Andrew Schmidt, BJU student and Collegian writer, sits for a Collegian headshot, BJU, Greenville, SC, September 26, 2017. (Rebecca Snyder)

Imagine my surprise as I reached a full week of deleting social media apps from my phone and noted that the sun still rises, the world still turns and South Carolina’s weather still manages to fit all four seasons into the course of one day.

The concept of taking a “social media break” has quickly gained popularity in the last few years, becoming a common trend on social media, ironically enough.

My “social media break” came about more from personal reasons than social pressure, those personal reasons being that I frequently found myself feeling miserable after spending time on social media.

As I scrolled through photos and text posts, I frequently found myself feeling lonely, inadequate, untalented or otherwise lacking. In spite of this, I still dutifully checked Facebook, Instagram and Twitter at least two or three times a day.

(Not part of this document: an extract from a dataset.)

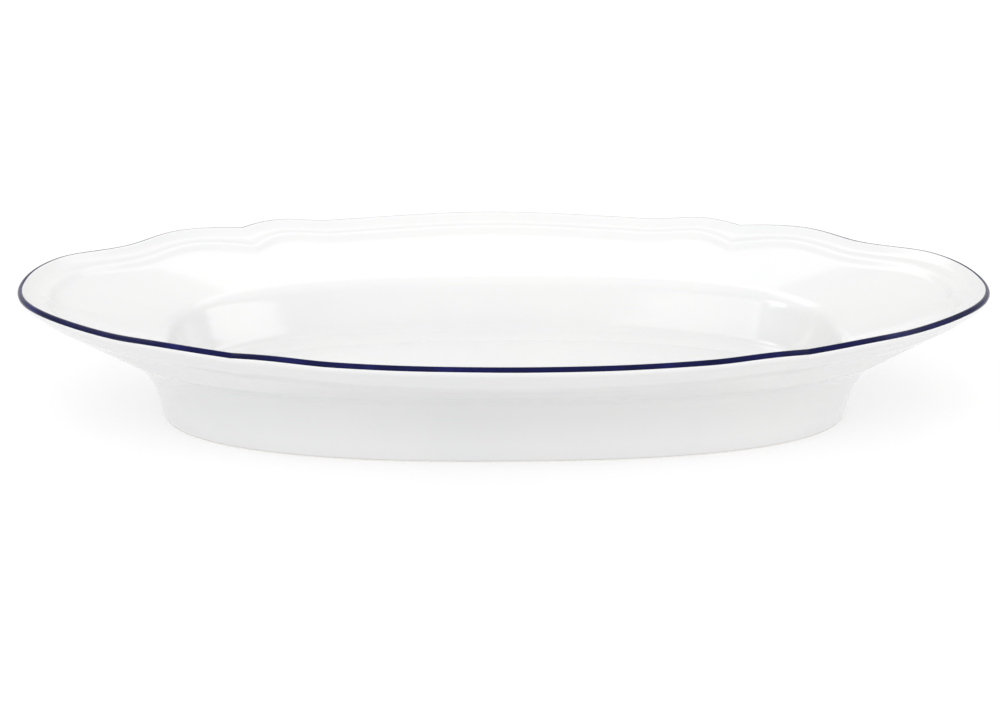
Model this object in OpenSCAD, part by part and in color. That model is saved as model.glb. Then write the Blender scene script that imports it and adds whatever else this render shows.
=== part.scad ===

Slowly becoming more self-aware of this trend led me to ask, what about social media is so compelling? For me and many others, social media dependence stems from an unfounded fear that we might miss something. It’s impossible to say just what that “something” is, but the idea of being the only one to miss out remains a truly terrifying prospect.

During the short time I’ve been “unplugged,” I’ve been astonished to notice that the sky hasn’t fallen and human existence hasn’t come to a sudden and tragic end.  

In fact, I noticed I gradually missed social media less and less every day. And as far as my social life, I think it helped incite me to ask people about their lives in the real world.

Now, before you walk away, this isn’t about to become one of those articles about how “the kids these days” are always on their phones and don’t know how to communicate in the real world. 

There’s nothing wrong with social media. It can be a wonderful tool for staying in touch with friends and family. But it does not portray the real world.

People, companies and organizations that use social media present a view of the world as they would like people to see it. People share happy memories, not the unpleasant or boring ones. People show off good pictures of themselves, not the awkward accidental selfies they took when they open the front-facing camera by mistake. Artists and companies on social media publish their greatest successes, not their failures.

This results in the creation of an idealized world that would be impossible for anyone to recreate. And for many social media users like myself, viewing this impossible perfection on social media makes us feel inferior.

Once again, I’m not saying social media is evil. In fact, I will probably reinstall mine soon. But it’s worthwhile for all of us to remember that things we miss while scrolling through our newsfeeds and wishing for a better life far outweigh worries about “missing out” on the social media world for a few days.